Walied Soliman, who served as the co-chair of the 2021 Conservative election campaign, said the SITE task force did not take his party’s concerns about foreign interference seriously. Former Conservative leader Erin O’Toole has alleged that the party lost up to nine seats in that election because of Chinese interference.
Earlier this week, Mr. Trudeau criticized opposition parties for raising concerns about China’s interference. He warned that they risked eroding faith in past elections, saying this would play into the hands of foreign governments who are “trying to undermine people’s confidence in democracy itself.”
Mr. Trudeau has said that the leaks of CSIS documents need to be investigated.
And on Thursday, he asserted that “there are so many inaccuracies in those leaks.” He did not say what was inaccurate in the reporting, which was based on the CSIS documents.
The Commons committee on procedure and House affairs has been holding hearings on China’s interference in the 2019 election and voted this week to extend the mandate to the 2021 election in response to The Globe revelations.
Asked if the Conservatives would support an independent inquiry, Michael Cooper, the Conservative democratic reform critic, said “we need to look at all options” to determine what election interference took place in 2019 and 2021.
NDP House Leader Peter Julian said the New Democrats would support an inquiry but want to see if the existing committee investigation will work.
“The reports of foreign interference must be addressed so Canadians can have confidence in our elections. We would support an inquiry,” he said.

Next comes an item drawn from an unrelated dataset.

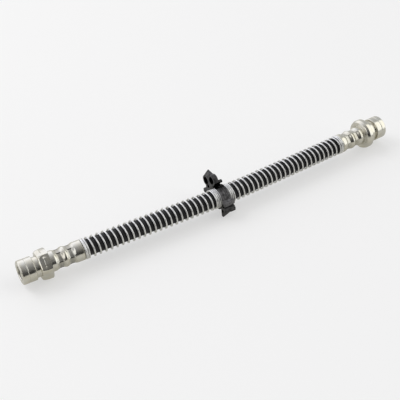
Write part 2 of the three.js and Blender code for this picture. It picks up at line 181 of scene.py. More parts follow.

“But we also think Canadians can’t wait that long for answers. That’s why we want a full committee investigation, and we believe that any evidence of election law breaking – like rebating the non-refundable parts of donations – should be turned over to Elections Canada for investigation.”
Editor’s note: An earlier version of this story incorrectly identified Commissioner of Canada Elections Caroline J. Simard. This version has been updated.